Troops from the Mexican army’s 22nd military zone were on patrol. Soldiers trained a spotlight on the warehouse and opened fire on those inside, she said.

After an initial exchange of gunfire, soldiers called out to those inside, saying their lives would be spared if they surrendered. They walked out with their hands on the back of their necks, she said.

The soldiers took her, two other women and two young men who claimed to be kidnap victims to a semi-enclosed room at one side of the entrance to the warehouse.

From there, under soldiers’ custody, the woman could only catch glimpses of what was happening inside

“I was afraid to see too much,” she said, noting some of the detainees were shot standing, some were kneeling.

After a couple of hours, the two men who had claimed to be kidnap victim were separated from the three women, taken off by soldiers and shot, apparently because they did not believe their claims, she said.

The army said in its initial press release that soldiers rescued three women who were kidnap victims. The mother says she was one of three women taken by the army to the Mexico state capital, Toluca, and turned over to a state prosecutors’ agent. The other two women were promptly arrested and are still in custody.

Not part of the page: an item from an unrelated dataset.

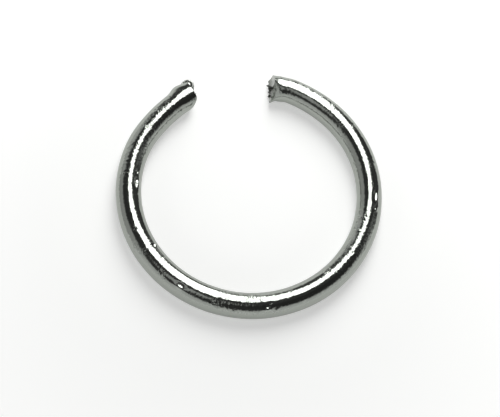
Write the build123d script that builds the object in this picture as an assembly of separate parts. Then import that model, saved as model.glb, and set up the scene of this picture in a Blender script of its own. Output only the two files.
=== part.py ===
from build123d import *
from math import asin, atan2, cos, degrees, hypot, pi, radians, sin, tan
import os

# Snap ring bent from round spring wire, lying in the XY plane.
# The origin is the centre of the ring, halfway up the wire. +Z is the ring's axis, and the gap faces +Y.
# Lengths are in millimetres and angles in degrees.

# Ring
wire_diameter = 2.0
inside_diameter = 16.8
gap_width = 6.3

# Tails: the wire is bent a little harder, then runs straighter, and is bent in again where it was crushed
left_bend_radius = 7.2
left_bend_length = 1.5
left_tail_radius = 12.5
left_tail_length = 2.9
left_end_radius = 16.0
right_bend_radius = 8.6
right_bend_length = 1.6
right_tail_radius = 10.4
right_tail_length = 3.2
right_end_radius = 9.0

# Crushed ends: the cutter squeezed the wire wider in the plane of the ring, and flatter.
# The start and the waist are shares of the length. A shift moves a section towards the middle of the ring.
crush_length = 2.2
crush_start = 0.2
crush_waist = 0.6
crush_height = 1.9
left_waist_width = 2.3
left_waist_shift = -0.08
left_tip_width = 2.12
left_tip_shift = -0.02
right_waist_width = 2.08
right_waist_shift = 0.12
right_tip_width = 2.5
right_tip_shift = 0.39

# Cut: the blade came in over one side of the wire, rolled it over, and left a face that leans back
left_face_lean = 3
left_entry_angle = 205
left_rollover_radius = 1.4
left_rollover_reach = 1.15
right_face_lean = 13
right_entry_angle = 132
right_rollover_radius = 2.6
right_rollover_reach = 1.6

# Fracture: a cup high on the face, where the wire tore out before the blade was through
fracture_radius = 0.7
fracture_depth = 0.22
fracture_up = 0.32
fracture_tilt = 30

# Burr: a thin wall of wire pushed out along the edge where the blade left
burr_thickness = 0.11
burr_height = 0.2
burr_share = 0.9

# Bead: on the left end the burr is rolled up against the outer corner, with a crease round its inside
bead_radius = 0.52
bead_back = 0.02
bead_out = 0.6
bead_bottom = -0.4
bead_top = 0.5
bead_edge_radius = 0.08
crease_wall = 0.17
crease_width = 0.07
crease_depth = 0.3

wire_radius = wire_diameter / 2
mean_radius = inside_diameter / 2 + wire_radius
clear = 2 * wire_diameter

left_turns = [(left_bend_radius, left_bend_length), (left_tail_radius, left_tail_length), (left_end_radius, crush_length)]
right_turns = [(right_bend_radius, right_bend_length), (right_tail_radius, right_tail_length), (right_end_radius, crush_length)]


# Spine

def tail_reach(turns):
    # how far a tail gets along and across the tangent that it starts from, up to the tip of its end
    along = 0.0
    across = 0.0
    heading = 0.0
    for radius, length in turns:
        turn = length / radius
        along += radius * (sin(heading + turn) - sin(heading))
        across += radius * (cos(heading) - cos(heading + turn))
        heading += turn
    return along, across


def main_turn(turns):
    # the turn of the round part, from the middle of the ring's back, that puts the tip half a gap from X = 0
    along, across = tail_reach(turns)
    reach = hypot(mean_radius - across, along)
    return pi - asin(gap_width / 2 / reach) - atan2(along, mean_radius - across)


def half_spine(turns):
    # arcs from the middle of the ring's back, anticlockwise, to the tip
    edges = [JernArc((0, -mean_radius), (1, 0), mean_radius, degrees(main_turn(turns)))]
    for radius, length in turns:
        edges.append(JernArc(edges[-1] @ 1, edges[-1] % 1, radius, degrees(length / radius)))
    return edges


# End of the wire, on the side of +X

class CutEnd:
    def __init__(self, arc, waist_width, waist_shift, tip_width, tip_shift,
                 face_lean, entry_angle, rollover_radius, rollover_reach):
        self.arc = arc
        self.waist_width = waist_width
        self.waist_shift = waist_shift
        self.tip_width = tip_width
        self.tip_shift = tip_shift
        self.face_lean = face_lean
        self.along = arc % 1
        self.outward = Vector(self.along.Y, -self.along.X, 0)
        self.tip = arc @ 1 - self.outward * tip_shift
        self.entry = self.outward * cos(radians(entry_angle)) + Vector(0, 0, 1) * sin(radians(entry_angle))
        self.side = self.reach(tip_width, entry_angle)
        self.rollover_radius = rollover_radius
        self.back = self.face_at(self.side) - rollover_reach
        self.drop = self.reach(max(waist_width, tip_width), entry_angle) - rollover_radius

    def reach(self, width, angle):
        # from the middle of a crushed section to its surface's highest line, seen from the blade
        return hypot(width / 2 * cos(radians(angle)), crush_height / 2 * sin(radians(angle)))

    def face_at(self, up):
        # where the leaning face is along the wire, from how far up it is towards the blade
        return -(self.side + up) * tan(radians(self.face_lean))

    def section(self, share, width, height, shift):
        along = self.arc % min(share, 1)
        outward = Vector(along.Y, -along.X, 0)
        centre = self.arc @ min(share, 1) + along * max(share - 1, 0) * crush_length - outward * shift
        return Plane(centre, x_dir=outward, z_dir=along) * Ellipse(width / 2, height / 2)

    def stub(self):
        # the last stretch of wire, from round through its waist to the crushed tip, left long for the cut
        middle_height = (wire_diameter + crush_height) / 2
        return loft([
            self.section(0, wire_diameter, wire_diameter, 0),
            self.section(crush_start, wire_diameter, wire_diameter, 0),
            self.section(crush_waist, self.waist_width, middle_height, self.waist_shift),
            self.section(1, self.tip_width, crush_height, self.tip_shift),
            self.section(1 + clear / crush_length / 2, self.tip_width, crush_height, self.tip_shift),
        ])

    def across(self, outline):
        # prism right across the wire, from a sketch drawn along the wire and towards the blade
        plane = Plane(self.tip, x_dir=self.along, z_dir=self.along.cross(self.entry))
        return extrude(plane * outline, amount=clear, both=True)

    def waste(self):
        # what the blade takes off: all that is beyond the leaning face, and the corner outside the roll-over
        ahead = make_face(Polyline(
            (self.face_at(-clear), -clear), (clear, -clear), (clear, clear), (self.face_at(clear), clear), close=True
        ))
        corner = make_face(Polyline(
            (self.back, self.drop), (clear, self.drop), (clear, clear), (self.back, clear), close=True
        ))
        corner -= Pos(self.back, self.drop) * Circle(self.rollover_radius)
        return self.across(ahead + corner)

    def burr(self):
        # crescent of thin wall, in the wire's own surface, that stays along the edge where the blade came out
        low = -burr_share * self.side
        slope = (burr_height - self.face_at(low)) / (self.side + low)
        wedge = make_face(Polyline(
            (-crush_length, low), (self.face_at(low), low), (burr_height + slope * clear, -self.side - clear),
            (-crush_length, -self.side - clear), close=True
        ))
        inside = Ellipse(self.tip_width / 2 - burr_thickness, crush_height / 2 - burr_thickness)
        base = Plane(self.tip - self.along * crush_length, x_dir=self.outward, z_dir=self.along)
        return self.across(wedge) - extrude(base * inside, amount=crush_length + clear)

    def fracture(self):
        # ball that leaves the cup
        tilt = radians(fracture_tilt)
        out = self.along * cos(tilt) + self.entry * sin(tilt)
        edge = self.tip + self.along * self.face_at(fracture_up) + self.entry * fracture_up
        centre = edge + out * (fracture_radius - fracture_depth)
        return Plane(centre, x_dir=out, z_dir=self.along.cross(self.entry)) * Sphere(fracture_radius)

    def bead_plane(self, height):
        centre = self.tip - self.along * bead_back + self.outward * bead_out + Vector(0, 0, height)
        return Plane(centre, x_dir=self.along, z_dir=(0, 0, 1))

    def bead(self):
        bead = extrude(self.bead_plane(bead_bottom) * Circle(bead_radius), amount=bead_top - bead_bottom)
        return fillet(bead.edges().filter_by(GeomType.CIRCLE), bead_edge_radius)

    def crease(self):
        outer = bead_radius - crease_wall
        ring = Circle(outer) - Circle(outer - crease_width) - Pos(-outer, 0) * Rectangle(outer, 2 * outer)
        return extrude(self.bead_plane(bead_top - crease_depth) * ring, amount=crease_depth + clear)


def wire_to(spine):
    start = Plane((0, -mean_radius), x_dir=(0, -1, 0), z_dir=(1, 0, 0))
    return sweep(start * Circle(wire_radius), path=Wire(spine))


right_spine = half_spine(right_turns)
right_end = CutEnd(right_spine.pop(), right_waist_width, right_waist_shift, right_tip_width,
                   right_tip_shift, right_face_lean, right_entry_angle, right_rollover_radius, right_rollover_reach)
right_half = wire_to(right_spine) + (right_end.stub() - (right_end.waste() - right_end.burr()) - right_end.fracture())

left_spine = half_spine(left_turns)
left_end = CutEnd(left_spine.pop(), left_waist_width, left_waist_shift, left_tip_width,
                  left_tip_shift, left_face_lean, left_entry_angle, left_rollover_radius, left_rollover_reach)
left_cut = left_end.stub() - (left_end.waste() - left_end.burr()) - left_end.fracture()
left_half = wire_to(left_spine) + (left_cut + left_end.bead() - left_end.crease())

snap_ring = right_half + mirror(left_half, about=Plane.YZ)

os.makedirs("parts", exist_ok=True)
export_step(snap_ring, "parts/snap_ring.step")
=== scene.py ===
import math

import bpy
import numpy as np
from mathutils import Matrix, Vector


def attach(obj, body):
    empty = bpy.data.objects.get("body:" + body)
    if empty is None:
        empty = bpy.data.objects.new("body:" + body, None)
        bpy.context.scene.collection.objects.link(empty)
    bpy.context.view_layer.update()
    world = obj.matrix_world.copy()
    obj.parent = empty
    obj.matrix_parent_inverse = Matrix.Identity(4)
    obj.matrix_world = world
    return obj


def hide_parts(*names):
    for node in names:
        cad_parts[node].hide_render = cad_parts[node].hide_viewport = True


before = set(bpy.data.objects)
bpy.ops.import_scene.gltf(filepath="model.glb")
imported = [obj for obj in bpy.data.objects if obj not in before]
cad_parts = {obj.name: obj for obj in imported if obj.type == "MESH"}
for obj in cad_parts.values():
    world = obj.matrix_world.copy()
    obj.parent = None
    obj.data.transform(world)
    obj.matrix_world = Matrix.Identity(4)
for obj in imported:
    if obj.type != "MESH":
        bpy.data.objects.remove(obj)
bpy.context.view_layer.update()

mm = 0.001  # sizes are in millimetres unless a note says otherwise, and the scene is in metres

# The wire's path and sections repeat the sizes of the part's source.
wire = {
    "diameter": 2.0,
    "insideDiameter": 16.8,
    "gapWidth": 6.3,
    "crushLength": 2.2,
    "crushStart": 0.2,      # shares of the crushed length
    "crushWaist": 0.6,
    "crushHeight": 1.9,
    "pathStep": 0.05,       # between points of the path
    "spareLength": 1.0,     # straight path beyond each tip
    "columns": 112,         # faces round the wire
    "stationStep": 0.078,   # length of a face along the wire
    "rippleHeight": 0.006,  # draw ripples, crest to mean
    "rippleLength": 0.34,
    "waveHeight": 0.02,     # slow waviness left by coiling
    "waveLength": 3.6,
    "seed": 11.0,
}
wireRadius = wire["diameter"] / 2
meanRadius = (wire["insideDiameter"] + wire["diameter"]) / 2

# Bends are the radius and length of each arc, up to the tip. A shift is towards the middle of the ring.
# A face is torn where it is below tearUp and short of tearSide, and cleanly cut elsewhere.
# Spikes stand on the burr: angle round the rim, half width in degrees, height.
leftEnd = {
    "bends": [(7.2, 1.5), (12.5, 2.9), (16.0, 2.2)],
    "waistWidth": 2.3, "waistShift": -0.08,
    "tipWidth": 2.12, "tipShift": -0.02,
    "faceLean": 3, "entryAngle": 205,
    "rolloverRadius": 1.4, "rolloverReach": 1.15, "rolloverSoft": 0.06,
    "tearUp": 0.2, "tearSide": 2.0,
    "spikes": [],
}
rightEnd = {
    "bends": [(8.6, 1.6), (10.4, 3.2), (9.0, 2.2)],
    "waistWidth": 2.08, "waistShift": 0.12,
    "tipWidth": 2.5, "tipShift": 0.39,
    "faceLean": 13, "entryAngle": 132,
    "rolloverRadius": 2.6, "rolloverReach": 1.6, "rolloverSoft": 0.09,
    "tearUp": 0.5, "tearSide": 0.05,
    "spikes": [(303, 5, 0.16), (345, 4, 0.05), (268, 6, 0.06)],
}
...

The mother said she was photographed next to the guns confiscated from the gang and told she too would be arrested if she didn’t cooperate with authorities and confirm their version of events. She said she did not know the agent’s name, but described her as a tall woman with close-cropped hair who was constantly holding a cigarette. She was later taken to the federal attorney general’s organized crime unit in Mexico City, and finally released with no charges.